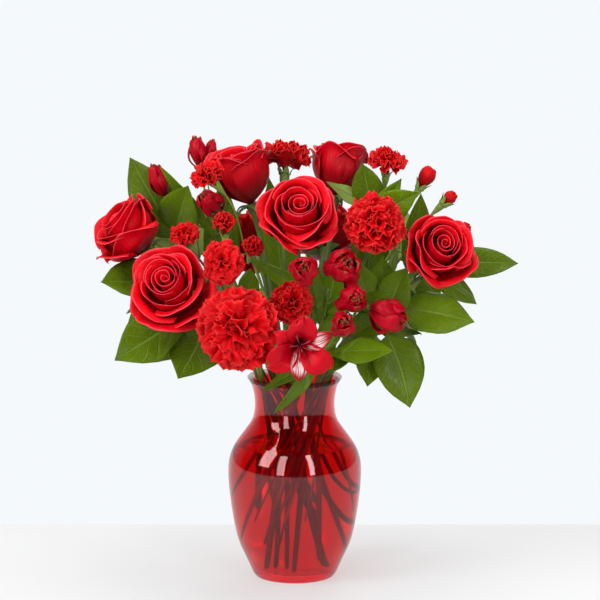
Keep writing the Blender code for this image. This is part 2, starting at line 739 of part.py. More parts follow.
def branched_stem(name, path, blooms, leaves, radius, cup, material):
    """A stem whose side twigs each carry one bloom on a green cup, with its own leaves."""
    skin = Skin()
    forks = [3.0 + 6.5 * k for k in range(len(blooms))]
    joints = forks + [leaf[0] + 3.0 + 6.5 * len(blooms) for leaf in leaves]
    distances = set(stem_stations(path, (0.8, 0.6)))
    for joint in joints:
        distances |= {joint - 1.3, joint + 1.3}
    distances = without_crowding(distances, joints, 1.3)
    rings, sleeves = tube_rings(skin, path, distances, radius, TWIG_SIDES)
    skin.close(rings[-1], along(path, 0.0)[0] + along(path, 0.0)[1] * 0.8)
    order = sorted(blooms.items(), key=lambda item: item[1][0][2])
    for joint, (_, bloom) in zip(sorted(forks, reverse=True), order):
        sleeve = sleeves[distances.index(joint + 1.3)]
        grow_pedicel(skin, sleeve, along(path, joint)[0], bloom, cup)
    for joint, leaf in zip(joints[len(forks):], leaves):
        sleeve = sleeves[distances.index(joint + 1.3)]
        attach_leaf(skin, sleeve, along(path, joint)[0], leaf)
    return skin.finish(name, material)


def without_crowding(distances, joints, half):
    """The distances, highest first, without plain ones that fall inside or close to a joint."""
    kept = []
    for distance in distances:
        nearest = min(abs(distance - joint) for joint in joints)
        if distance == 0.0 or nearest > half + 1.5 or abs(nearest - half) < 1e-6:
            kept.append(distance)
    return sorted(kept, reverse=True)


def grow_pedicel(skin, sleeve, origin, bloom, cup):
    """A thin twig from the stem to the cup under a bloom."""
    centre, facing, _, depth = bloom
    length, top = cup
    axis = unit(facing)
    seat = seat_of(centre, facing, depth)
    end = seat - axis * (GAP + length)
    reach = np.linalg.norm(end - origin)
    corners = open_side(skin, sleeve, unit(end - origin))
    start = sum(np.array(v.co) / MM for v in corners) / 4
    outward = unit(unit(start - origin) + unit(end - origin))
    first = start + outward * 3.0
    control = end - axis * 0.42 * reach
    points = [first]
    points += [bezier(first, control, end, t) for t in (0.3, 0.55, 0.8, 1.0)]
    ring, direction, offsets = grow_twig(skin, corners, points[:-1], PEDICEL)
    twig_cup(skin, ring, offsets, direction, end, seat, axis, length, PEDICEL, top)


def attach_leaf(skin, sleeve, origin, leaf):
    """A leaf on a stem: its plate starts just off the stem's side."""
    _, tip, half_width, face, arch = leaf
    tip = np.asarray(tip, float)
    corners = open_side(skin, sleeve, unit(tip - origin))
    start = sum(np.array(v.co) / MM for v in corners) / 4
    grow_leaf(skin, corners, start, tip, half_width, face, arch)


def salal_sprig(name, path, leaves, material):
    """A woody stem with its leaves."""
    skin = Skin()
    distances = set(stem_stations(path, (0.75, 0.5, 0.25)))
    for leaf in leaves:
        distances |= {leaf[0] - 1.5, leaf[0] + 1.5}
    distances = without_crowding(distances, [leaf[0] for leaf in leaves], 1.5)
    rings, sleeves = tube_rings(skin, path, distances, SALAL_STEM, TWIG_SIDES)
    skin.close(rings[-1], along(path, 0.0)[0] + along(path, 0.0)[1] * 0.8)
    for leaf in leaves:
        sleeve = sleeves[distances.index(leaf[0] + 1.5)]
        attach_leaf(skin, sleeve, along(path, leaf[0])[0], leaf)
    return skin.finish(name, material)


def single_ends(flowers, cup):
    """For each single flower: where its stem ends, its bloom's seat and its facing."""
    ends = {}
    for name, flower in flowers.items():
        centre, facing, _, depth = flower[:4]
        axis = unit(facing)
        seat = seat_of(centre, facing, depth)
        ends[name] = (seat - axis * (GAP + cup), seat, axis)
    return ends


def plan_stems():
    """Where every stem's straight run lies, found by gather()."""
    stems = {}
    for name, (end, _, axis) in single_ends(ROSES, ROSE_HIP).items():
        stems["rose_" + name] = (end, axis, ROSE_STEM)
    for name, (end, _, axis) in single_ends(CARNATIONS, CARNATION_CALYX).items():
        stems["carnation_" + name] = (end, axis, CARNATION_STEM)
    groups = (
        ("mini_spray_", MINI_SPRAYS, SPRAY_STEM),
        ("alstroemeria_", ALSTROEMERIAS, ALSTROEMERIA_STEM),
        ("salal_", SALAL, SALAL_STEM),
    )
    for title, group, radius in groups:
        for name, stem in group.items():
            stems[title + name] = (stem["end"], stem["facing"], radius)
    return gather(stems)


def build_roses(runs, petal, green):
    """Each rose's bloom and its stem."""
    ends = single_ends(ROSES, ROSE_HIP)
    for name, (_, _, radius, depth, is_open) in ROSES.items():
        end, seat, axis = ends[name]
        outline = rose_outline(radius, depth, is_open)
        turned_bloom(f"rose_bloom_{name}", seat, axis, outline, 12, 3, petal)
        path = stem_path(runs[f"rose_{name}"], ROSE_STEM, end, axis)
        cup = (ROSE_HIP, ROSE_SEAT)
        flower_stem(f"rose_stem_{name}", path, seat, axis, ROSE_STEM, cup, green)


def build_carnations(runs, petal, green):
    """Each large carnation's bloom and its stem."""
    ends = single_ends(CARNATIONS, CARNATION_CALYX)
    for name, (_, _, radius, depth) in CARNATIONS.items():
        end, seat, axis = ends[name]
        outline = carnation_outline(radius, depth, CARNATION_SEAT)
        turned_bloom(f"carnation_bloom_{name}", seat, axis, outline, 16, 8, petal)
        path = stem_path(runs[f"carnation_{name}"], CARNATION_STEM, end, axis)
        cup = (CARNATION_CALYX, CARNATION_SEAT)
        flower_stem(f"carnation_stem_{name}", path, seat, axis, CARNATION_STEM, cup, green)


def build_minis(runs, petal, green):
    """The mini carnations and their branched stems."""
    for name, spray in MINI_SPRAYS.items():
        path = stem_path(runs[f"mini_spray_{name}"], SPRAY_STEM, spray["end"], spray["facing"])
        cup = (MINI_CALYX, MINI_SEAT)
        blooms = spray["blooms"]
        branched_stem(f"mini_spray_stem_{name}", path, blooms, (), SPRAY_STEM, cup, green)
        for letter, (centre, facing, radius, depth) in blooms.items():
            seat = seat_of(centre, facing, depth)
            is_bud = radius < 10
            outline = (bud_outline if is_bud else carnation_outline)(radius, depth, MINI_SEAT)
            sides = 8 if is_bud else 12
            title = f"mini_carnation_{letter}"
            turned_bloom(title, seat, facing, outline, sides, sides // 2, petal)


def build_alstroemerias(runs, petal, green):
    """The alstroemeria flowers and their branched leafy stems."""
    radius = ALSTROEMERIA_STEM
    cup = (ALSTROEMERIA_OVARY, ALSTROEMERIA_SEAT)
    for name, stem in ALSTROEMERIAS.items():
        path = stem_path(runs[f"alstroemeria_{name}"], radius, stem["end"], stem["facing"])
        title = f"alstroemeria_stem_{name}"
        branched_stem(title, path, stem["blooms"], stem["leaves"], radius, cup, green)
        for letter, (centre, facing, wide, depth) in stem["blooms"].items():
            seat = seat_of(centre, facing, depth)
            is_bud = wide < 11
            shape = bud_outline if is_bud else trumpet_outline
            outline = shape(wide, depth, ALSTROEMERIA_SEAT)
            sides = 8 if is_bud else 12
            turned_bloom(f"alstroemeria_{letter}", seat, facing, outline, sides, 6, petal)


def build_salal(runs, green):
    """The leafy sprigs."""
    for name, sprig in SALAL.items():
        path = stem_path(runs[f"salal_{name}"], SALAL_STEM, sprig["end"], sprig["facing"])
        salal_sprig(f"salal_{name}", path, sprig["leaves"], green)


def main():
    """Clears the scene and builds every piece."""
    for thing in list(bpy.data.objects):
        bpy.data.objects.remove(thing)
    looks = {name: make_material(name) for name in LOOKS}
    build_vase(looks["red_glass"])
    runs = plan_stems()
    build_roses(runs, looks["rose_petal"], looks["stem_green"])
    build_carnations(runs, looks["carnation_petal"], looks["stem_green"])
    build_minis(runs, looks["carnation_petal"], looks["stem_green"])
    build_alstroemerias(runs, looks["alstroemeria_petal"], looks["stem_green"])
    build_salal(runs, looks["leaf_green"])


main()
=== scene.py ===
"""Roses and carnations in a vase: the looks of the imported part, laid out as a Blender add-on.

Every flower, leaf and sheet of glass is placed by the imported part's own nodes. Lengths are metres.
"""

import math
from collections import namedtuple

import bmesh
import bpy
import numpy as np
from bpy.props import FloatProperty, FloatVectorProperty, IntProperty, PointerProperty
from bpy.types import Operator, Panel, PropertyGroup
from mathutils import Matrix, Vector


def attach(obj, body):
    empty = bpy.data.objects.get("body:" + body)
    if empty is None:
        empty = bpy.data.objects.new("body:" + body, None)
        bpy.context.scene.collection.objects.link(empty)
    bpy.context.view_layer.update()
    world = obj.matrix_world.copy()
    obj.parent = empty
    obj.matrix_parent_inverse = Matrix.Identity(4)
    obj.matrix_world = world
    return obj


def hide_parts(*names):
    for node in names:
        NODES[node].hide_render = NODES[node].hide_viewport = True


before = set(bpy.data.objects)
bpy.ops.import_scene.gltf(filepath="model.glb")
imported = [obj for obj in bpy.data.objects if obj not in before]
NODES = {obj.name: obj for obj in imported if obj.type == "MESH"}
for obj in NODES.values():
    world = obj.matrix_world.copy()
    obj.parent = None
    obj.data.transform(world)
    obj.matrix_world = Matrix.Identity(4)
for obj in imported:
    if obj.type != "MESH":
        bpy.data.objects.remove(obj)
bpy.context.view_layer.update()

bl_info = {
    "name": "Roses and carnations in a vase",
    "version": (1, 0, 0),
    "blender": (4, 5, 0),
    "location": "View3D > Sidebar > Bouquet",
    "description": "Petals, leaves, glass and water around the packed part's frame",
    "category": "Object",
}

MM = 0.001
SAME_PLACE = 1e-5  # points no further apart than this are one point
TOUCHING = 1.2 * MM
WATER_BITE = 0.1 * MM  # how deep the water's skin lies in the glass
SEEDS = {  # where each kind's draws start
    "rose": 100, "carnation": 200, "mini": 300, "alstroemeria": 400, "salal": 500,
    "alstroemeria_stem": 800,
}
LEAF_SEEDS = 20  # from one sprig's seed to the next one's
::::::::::
__REQUEST__:
Extract the span of lines that starts with the line containing "for name, sprig" and ends with the line containing "before = set(bpy.data.objects)". Keep it exact and add nothing.

__OUTPUT BELOW__:
    for name, sprig in SALAL.items():
        path = stem_path(runs[f"salal_{name}"], SALAL_STEM, sprig["end"], sprig["facing"])
        salal_sprig(f"salal_{name}", path, sprig["leaves"], green)


def main():
    """Clears the scene and builds every piece."""
    for thing in list(bpy.data.objects):
        bpy.data.objects.remove(thing)
    looks = {name: make_material(name) for name in LOOKS}
    build_vase(looks["red_glass"])
    runs = plan_stems()
    build_roses(runs, looks["rose_petal"], looks["stem_green"])
    build_carnations(runs, looks["carnation_petal"], looks["stem_green"])
    build_minis(runs, looks["carnation_petal"], looks["stem_green"])
    build_alstroemerias(runs, looks["alstroemeria_petal"], looks["stem_green"])
    build_salal(runs, looks["leaf_green"])


main()
=== scene.py ===
"""Roses and carnations in a vase: the looks of the imported part, laid out as a Blender add-on.

Every flower, leaf and sheet of glass is placed by the imported part's own nodes. Lengths are metres.
"""

import math
from collections import namedtuple

import bmesh
import bpy
import numpy as np
from bpy.props import FloatProperty, FloatVectorProperty, IntProperty, PointerProperty
from bpy.types import Operator, Panel, PropertyGroup
from mathutils import Matrix, Vector


def attach(obj, body):
    empty = bpy.data.objects.get("body:" + body)
    if empty is None:
        empty = bpy.data.objects.new("body:" + body, None)
        bpy.context.scene.collection.objects.link(empty)
    bpy.context.view_layer.update()
    world = obj.matrix_world.copy()
    obj.parent = empty
    obj.matrix_parent_inverse = Matrix.Identity(4)
    obj.matrix_world = world
    return obj


def hide_parts(*names):
    for node in names:
        NODES[node].hide_render = NODES[node].hide_viewport = True


before = set(bpy.data.objects)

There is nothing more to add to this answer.